After complaints of long lines and confusion surrounding last year’s elections and caucuses, Utah lawmakers passed dozens of bills to streamline voting.
Mark Thomas, state director of elections, says his office tracked close to 60 bills this session that dealt specifically with voting and elections. About two-thirds of them passed.
“You know after the last election, and the long lines that we saw, we knew that there were some things that needed to change,” says Thomas. “And the Legislature worked with us on that to allow the clerks to be able to come up with line management plans if there are issues.”
Thomas says another change that may speed things up for voters would be the discontinuation of same-day registration and provisional balloting, which Democrats had tried and failed to preserve.
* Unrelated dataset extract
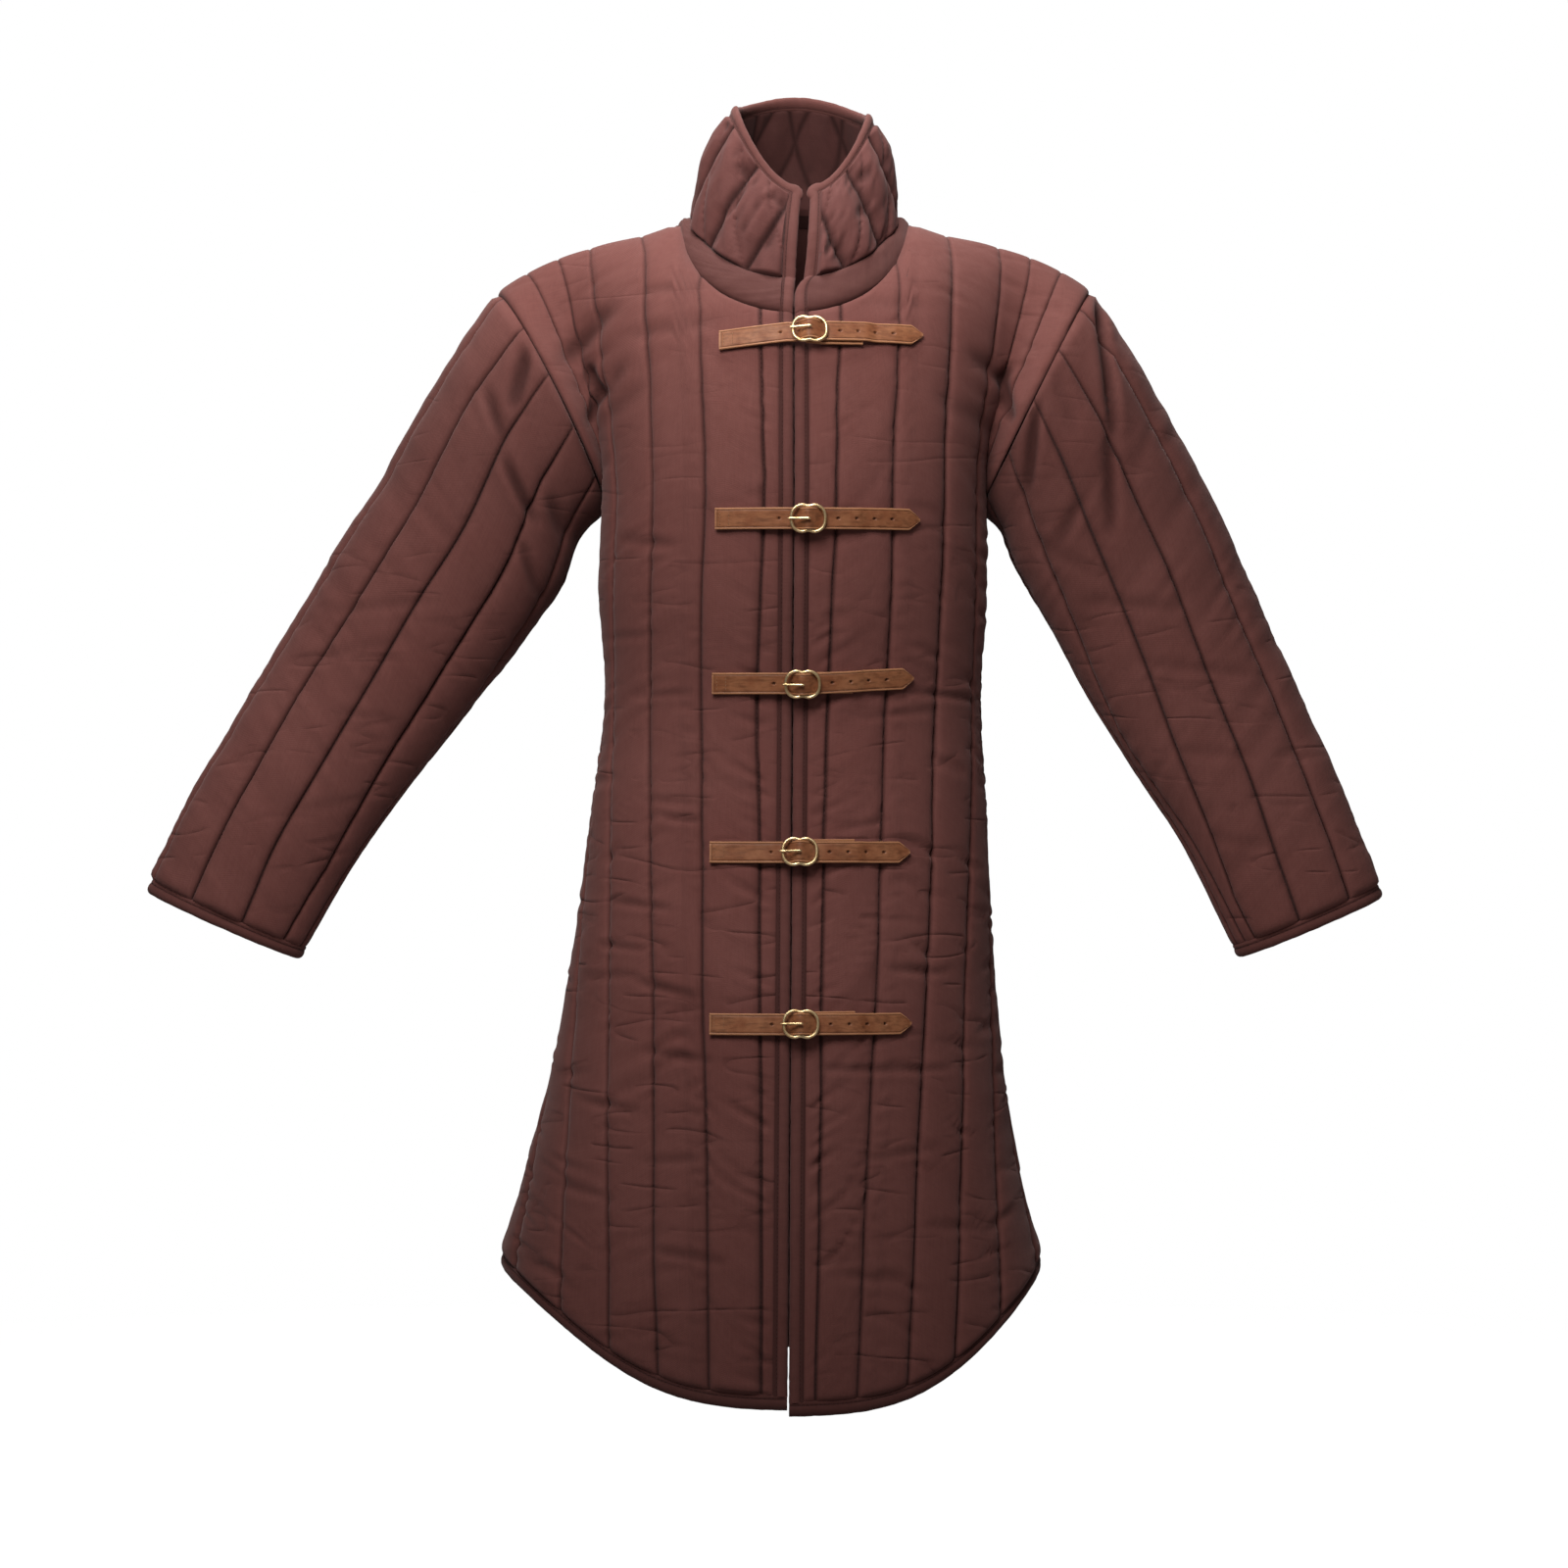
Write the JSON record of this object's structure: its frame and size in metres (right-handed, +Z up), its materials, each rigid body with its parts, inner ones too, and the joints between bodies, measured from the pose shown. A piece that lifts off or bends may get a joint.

Democrats had better luck with a bill that would establish a state-run presidential primary for the 2020 cycle, which gained bipartisan support after the problem-plagued caucuses of last year.
While only receiving partial funding, Thomas says the state will be in a better position to take this on than the parties.
“I think we’ll be in good shape come 2020,” says Thomas. “But it does show the commitment from the Legislature that they want to ensure that there is a government-run presidential primary vs. what happened last year, which was a party-run process.”
To implement all these changes, Thomas says his office will be doing a lot of training with the county and municipal clerks over the next few months and into next year.